Activists Promote Claims the Film Itself Won’t Make
Despite the documentary’s own admission that its central experiment is not scientific, activist organizations are already treating it as proof.
Describing the film, the Rockefeller-backed organization Beyond Plastics claims that lowering plastics exposure led to positive fertility outcomes.
“They dove into the intervention documented in The Plastic Detox with rigor and good humor—ditching fragranced cleaning items and personal care products, prioritizing plastic free food storage, and even swapping out their beloved sparkling water drinks. Their chemical loads fell within two months, and they began to notice striking changes: weight loss, more energy, less brain fog, better sleep, and dramatically higher fertility scores. A few months after the intervention, Julie became pregnant. Having learned how endocrine disruptors affect a developing child, she adapted the intervention changes down to the items she placed on her baby registry.” (emphasis added)

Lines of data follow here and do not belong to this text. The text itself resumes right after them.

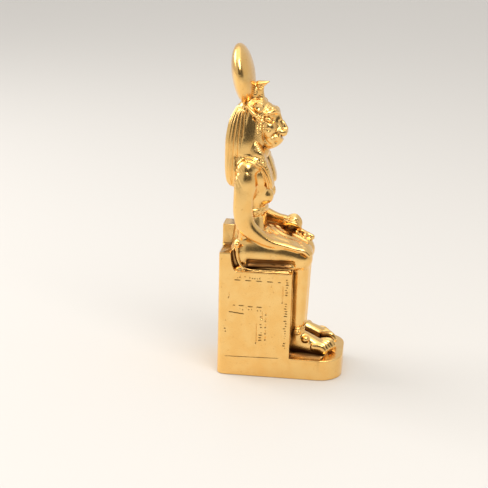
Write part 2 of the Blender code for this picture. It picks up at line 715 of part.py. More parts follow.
def make_carving():
    """The cutter for the lines on the throne's sides."""
    bm = bmesh.new()
    line_gap = GROOVE_WIDTH
    border_low = THRONE_DEPTH - BORDER_WIDTH
    border_top = THRONE_HEIGHT - BORDER_WIDTH
    foot = 1.5 * line_gap
    add_groove(bm, (PANEL_MARGIN, -line_gap / 2), (border_low + line_gap, line_gap / 2))
    add_groove(bm, (border_low, foot), (border_low + line_gap, border_top))
    add_rungs(bm, (border_low + 2 * line_gap, foot), (THRONE_DEPTH - line_gap, border_top), RUNG_PITCH)
    top_start = LOW_BACK_DEPTH + line_gap
    add_groove(bm, (top_start, border_top - line_gap), (border_low - line_gap, border_top))
    add_rungs(
        bm,
        (top_start, border_top + line_gap),
        (border_low - line_gap, THRONE_HEIGHT - line_gap),
        1.4 * RUNG_PITCH,
        upright=True,
    )
    left = PANEL_MARGIN
    right = PANEL_MARGIN + PANEL_LENGTH
    top = foot + PANEL_HEIGHT
    inner = right - PANEL_BORDER
    inner_top = top - PANEL_BORDER
    add_groove(bm, (left, top), (right, top + line_gap))
    add_groove(bm, (right, foot), (right + line_gap, top + line_gap))
    add_groove(bm, (left, foot), (left + line_gap, top - line_gap))
    add_groove(bm, (left + 2 * line_gap, inner_top), (inner, inner_top + line_gap))
    add_groove(bm, (inner, foot), (inner + line_gap, inner_top + line_gap))
    add_rungs(bm, (inner + 2 * line_gap, foot), (right - line_gap, inner_top), RUNG_PITCH)
    add_rungs(
        bm,
        (left + 2 * line_gap, inner_top + 2 * line_gap),
        (right - line_gap, top - line_gap),
        RUNG_PITCH,
        upright=True,
    )
    return new_object("carving", bm)


def fill_hidden_gaps(obj):
    """Removes the small shells that are left inside where forms meet: all but the largest body."""
    bm = bmesh.new()
    bm.from_mesh(obj.data)
    unseen = set(bm.verts)
    shells = []
    while unseen:
        shell = {unseen.pop()}
        edge_of_shell = list(shell)
        while edge_of_shell:
            vert = edge_of_shell.pop()
            for other in (edge.other_vert(vert) for edge in vert.link_edges):
                if other in unseen:
                    unseen.remove(other)
                    shell.add(other)
                    edge_of_shell.append(other)
        shells.append(shell)
    shells.sort(key=len)
    for shell in shells[:-1]:
        bmesh.ops.delete(bm, geom=list(shell), context="VERTS")
    bm.to_mesh(obj.data)
    bm.free()


def gold_finish():
    material = bpy.data.materials.new("gold_finish")
    material.use_nodes = True
    shader = material.node_tree.nodes["Principled BSDF"]
    shader.inputs["Base Color"].default_value = (0.83, 0.55, 0.22, 1)
    shader.inputs["Metallic"].default_value = 1.0
    shader.inputs["Roughness"].default_value = 0.28
    return material


def main():
    for obj in list(bpy.data.objects):
        bpy.data.objects.remove(obj)
    statue = make_throne()
    combine(statue, make_base(), "UNION")
    combine(statue, make_carving(), "DIFFERENCE")
    for make in (make_cloth, make_pillar, make_body, make_head):
        combine(statue, make(), "UNION")
    fill_hidden_gaps(statue)
    statue.name = "seated_lioness_statue"
    statue.data.name = statue.name
    statue.data.materials.clear()
    statue.data.materials.append(gold_finish())
    statue.data.shade_smooth()
    statue.data.set_sharp_from_angle(angle=math.radians(35))


main()
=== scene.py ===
"""A gold-finished souvenir statuette: a lioness-headed goddess seated on a block throne."""

import math

import bmesh
import bpy
import numpy as np
from mathutils import Matrix, Vector
from mathutils.bvhtree import BVHTree


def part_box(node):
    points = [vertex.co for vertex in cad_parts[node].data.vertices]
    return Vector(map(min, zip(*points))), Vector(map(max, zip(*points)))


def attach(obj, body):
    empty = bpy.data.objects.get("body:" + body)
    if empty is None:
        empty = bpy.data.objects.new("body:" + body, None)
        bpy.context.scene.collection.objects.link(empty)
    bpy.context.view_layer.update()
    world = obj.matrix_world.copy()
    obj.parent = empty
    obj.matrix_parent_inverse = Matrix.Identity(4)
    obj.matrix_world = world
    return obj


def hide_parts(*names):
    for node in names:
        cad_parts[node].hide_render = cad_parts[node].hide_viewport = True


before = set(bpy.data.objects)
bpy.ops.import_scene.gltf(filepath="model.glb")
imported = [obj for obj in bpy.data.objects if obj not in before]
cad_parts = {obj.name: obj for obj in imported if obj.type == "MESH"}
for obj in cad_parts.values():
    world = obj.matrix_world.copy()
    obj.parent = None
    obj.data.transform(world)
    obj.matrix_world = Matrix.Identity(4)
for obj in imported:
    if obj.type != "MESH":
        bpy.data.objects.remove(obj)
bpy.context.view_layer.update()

# The block: base, throne, seat cloth and the slab behind the figure
# The lower half of the casting is plain blocks: a base with round front corners, a throne as wide
# as it, a low back and a taller slab. All of it comes out of one two-part mould, so every edge is
# soft, and the figure above is modelled with the same tools and joined to it.

NODE = "seated_lioness_statue"
LOW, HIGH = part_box(NODE)
UNIT = (HIGH.z - LOW.z) / 100.5          # the statue stands 100.5 units high
HALF_WIDTH = (HIGH.x - LOW.x) / 2 / UNIT
FRONT = 40.0
REAR = 1.5
BASE_TOP = 6.4
SEAT_TOP = 33.6
THRONE_FRONT = 23.9
BACK_TOP = 39.3
BACK_DEPTH = 5.2
BACK_CURVE = 2.2
FRONT_RADIUS = 7.5
REAR_RADIUS = 2.4
CLOTH_INSET = 2.8
CLOTH_THICKNESS = 0.75
CLOTH_FRONT_EDGE = 0.7
SLAB_HALF_WIDTH = 3.3
SLAB_FRONT = 8.0
SLAB_FOOT = 20.0
SLAB_TOP = 45.6
RING_POINTS = 48
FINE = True
BLOCK_VOXEL = 0.17 if FINE else 0.34
BODY_VOXEL = 0.20 if FINE else 0.34
HEAD_VOXEL = 0.145 if FINE else 0.24
SMOOTHING_VOXEL = 0.25
NEAR_ROUNDS = 40


def at(x, forward, up):
    """A place in units: across, forward from the throne's rear, and up from the table."""
    return Vector((x, -forward, up))


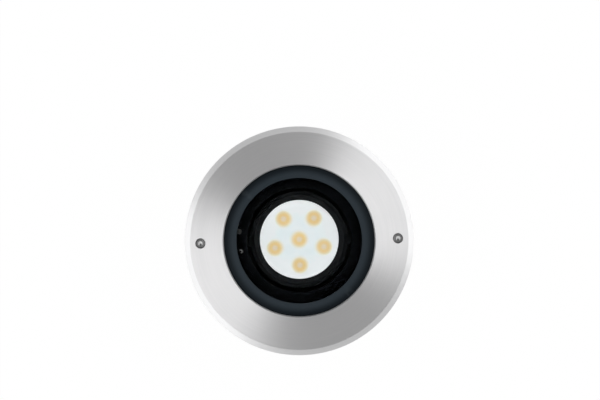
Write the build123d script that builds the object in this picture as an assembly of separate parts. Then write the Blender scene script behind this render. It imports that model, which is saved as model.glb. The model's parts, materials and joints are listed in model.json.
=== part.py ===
from build123d import *
import os
from math import atan, cos, degrees, radians, sin, tan

os.makedirs("parts", exist_ok=True)

# An in-ground well light. Z is up and the origin is the middle of the pot's flat underside.
# Heights inside the light are written as depths below the top face of the trim.

# Driving sizes, in millimetres and degrees
trim_diameter = 200.0
overall_height = 165.0

# Fits that several pieces share, and how far a fused piece runs into the one that it joins
running_fit = 0.05
loose_fit = 0.1
seat_gap = 0.3
fuse = 1.0

# Trim ring and its screws
trim_thickness = 6.0
trim_width = 34.0
trim_bevel_width = 5.2
trim_bevel_drop = 2.4
opening_bevel = 0.9
screw_head_diameter = 8.5
screw_head_height = 3.5
screw_socket_width = 4.0
screw_socket_depth = 2.1
screw_diameter = 5.0
screw_length = 16.0
head_clearance = 0.35
shank_clearance = 0.3
head_recess = 0.2
trim_gasket_thickness = 1.0
trim_gasket_width = 11.0
trim_gasket_inset = 1.0

# Installation pot
flange_overhang = 4.0
pot_flange_thickness = 4.0
pot_wall = 3.2
pot_floor = 3.0
ledge_width = 6.0
neck_clearance = 1.0
boss_wall = 1.6
boss_length = 25.0
boss_standoff = 0.4
insert_wall = 1.3
insert_length = 12.0
anchor_ring_width = 7.0
anchor_ring_thickness = 3.0
anchor_ring_height = 48.0
gusset_count = 12
gusset_thickness = 2.4
gusset_drop = 13.0
gusset_inset = 2.0
conduit_diameter = 25.0
conduit_clearance = 0.2
conduit_stop_diameter = 21.0
conduit_stop_thickness = 2.2
conduit_socket_depth = 18.0
conduit_wall = 3.0
conduit_height = 27.0
conduit_collar_width = 3.5
conduit_collar_thickness = 3.0
conduit_boss_height = 0.8
conduit_boss_margin = 1.0
socket_draft = 1.0
knockout_thickness = 1.5
drain_length = 22.0
drain_width = 6.0
drain_count = 4
drain_circle = 76.0
cable_opening_diameter = 24.0
anchor_hole_diameter = 6.6
anchor_hole_count = 4
anchor_hole_circle = 116.0

# Glass, gasket and bezel
glass_thickness = 10.0
glass_rebate = 4.5
gasket_thickness = 1.0
gasket_width = 5.0
gasket_wall = 1.8
glass_seat_inset = 0.5
gasket_clearance = 0.2
bezel_gap = 0.4
bezel_recess = 2.0
bezel_slope = 2.3
bezel_width = 10.6
bezel_roof = 1.2
bezel_flange_width = 12.5
bezel_flange_thickness = 3.0
bezel_screw_count = 4
bezel_screw_diameter = 4.0
bezel_head_diameter = 7.0
bezel_head_height = 2.2
bezel_screw_length = 10.0

# Lamp housing
can_flange_margin = 0.5
can_flange_thickness = 9.0
can_wall = 4.0
can_floor = 4.0
pan_ledge_width = 4.0
rib_count = 12
rib_thickness = 3.0
rib_reach = 10.0
rib_drop = 10.0
rib_taper = 4.0
rib_corner = 6.0
rib_inner_radius = 24.0

# Pan ring and what it carries
pan_clearance = 0.5
pan_ring_width = 7.5
pan_ring_thickness = 2.7
ring_below_pivot = 12.0
snap_ring_thickness = 1.3
snap_ring_width = 2.9
snap_groove_depth = 1.0
snap_ring_gap = 8.0
ear_gusset_height = 5.0
ear_thickness = 3.0
ear_width = 13.0
ear_foot_width = 21.0
ear_tab_thickness = 1.6
ear_gap = 2.5
baffle_thickness = 1.2
baffle_clearance = 0.6
baffle_above_pivot = 10.0
pointer_angle = 170.5
lock_screw_angle = 189.5
lock_screw_diameter = 3.0
lock_head_diameter = 4.8
lock_head_height = 1.8
lock_socket_width = 2.0
lock_socket_depth = 1.1
lock_screw_inset = 4.4
pointer_thickness = 2.4
pointer_width = 4.6
pointer_height = 1.4

# Lamp head
tilt_limit = 15.0
swing_clearance = 1.1
head_radius_margin = 6.0
rim_above_pivot = 2.0
collar_height = 10.0
barrel_step = 3.0
rim_width = 4.0
rim_chamfer = 0.6
disc_margin = 8.4
disc_thickness = 2.0
disc_below_pivot = 4.0
disc_clearance = 0.3
lens_diameter = 20.0
lens_exit_diameter = 8.4
lens_height = 9.0
lens_ring_count = 5
lens_edge_margin = 12.3
lens_plate_thickness = 1.4
lens_plate_margin = 0.2
lens_facets = 12
led_size = 3.5
led_height = 0.7
board_thickness = 1.6
sink_base = 5.0
sink_fin_height = 12.6
sink_fin_inset = 3.0
sink_fin_count = 9
sink_fin_thickness = 1.8
pivot_diameter = 4.0
pivot_head_diameter = 7.0
pivot_head_height = 2.2
pivot_boss_diameter = 10.0
pivot_depth_in_head = 3.2

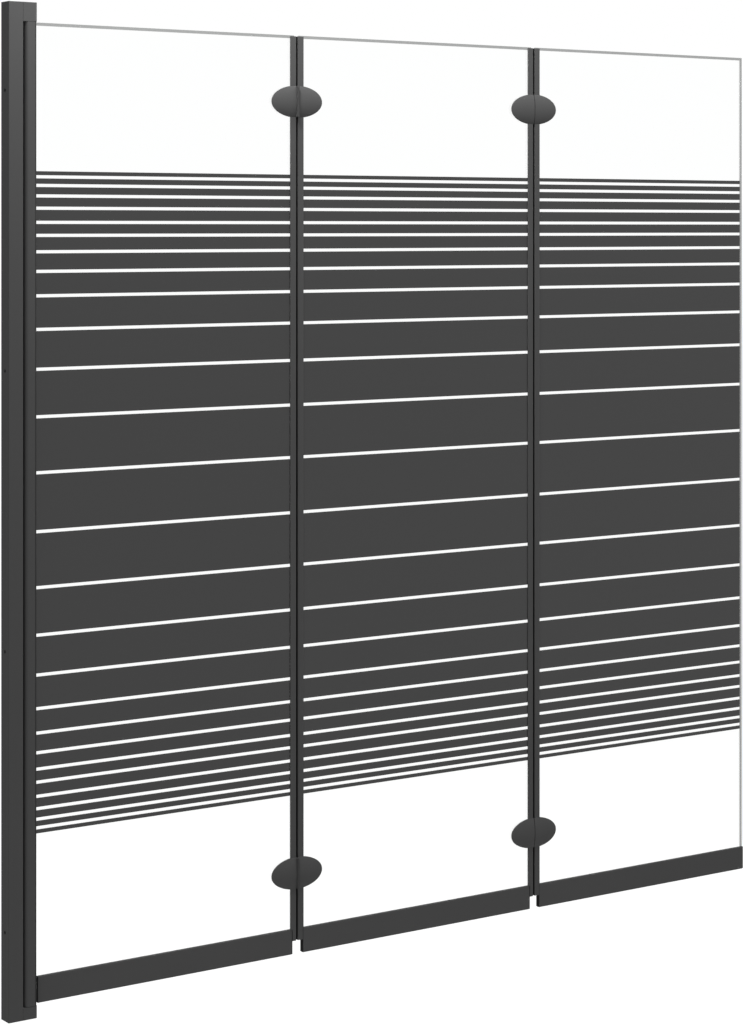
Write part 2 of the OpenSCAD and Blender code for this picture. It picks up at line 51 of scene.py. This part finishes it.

These claims go far beyond what the documentary itself, or the New York Times reporting on it, says can actually be proven.
Andrew Forrest’s Minderoo Network: Financing Both the Film and the Lawsuit
The documentary’s financial backing raises serious questions about undisclosed conflicts of interest.
The film is financed by Minderoo Films, part of the philanthropic network controlled by Australian billionaire Andrew Forrest. The documentary also prominently features AG Bonta and his plastics lawsuit targeting Exxon Mobil – while omitting crucial context about the lawsuit’s own funding.
When Bonta announced his case, several environmental NGOs filed a parallel plastics lawsuit, and both plaintiffs debuted their cases together at a joint press conference in September 2024. According to Foreign Agents Registration Act (FARA) filings submitted after the cases were filed, the NGO litigation is being financed by the Intergenerational Environment Justice Fund (IEJF) – an entity controlled by Forrest’s Minderoo Foundation.
In other words, the same philanthropic network that financed the documentary featuring AG Bonta is also funding the parallel NGO lawsuit.
There’s more. The law firm representing the NGOs resisted registering under FARA before being compelled to do so by the Department of Justice, suggesting that IEJF sought to shield their role in financing the case from public view.
California campaign finance records add another layer. That law firm donated nearly $40,000 to Bonta’s political campaign just months before the lawsuits were filed – contributions made at the same time the firm was receiving hundreds of thousands of dollars from IEJF to support the NGO litigation. Notably, those political contributions were omitted from the firm’s FARA filing, despite the apparent legal requirement to disclose them.
The litigation has spawned separate legal disputes. A defamation countersuit against Bonta – examining whether his public statements about the company crossed a legal line – recently survived a federal court challenge, with a judge allowing key portions to proceed.
None of this context appears in the documentary, even as the film presents Bonta and his lawsuit favorably as part of its plastics narrative.
Bottom Line: The Netflix documentary may make for compelling theater. But by its own admission, the experiment at its center is not science. When even sympathetic media coverage is forced to highlight those limitations, it raises a simple question: if the evidence were truly strong, would activists need to rely on entertainment to make their case?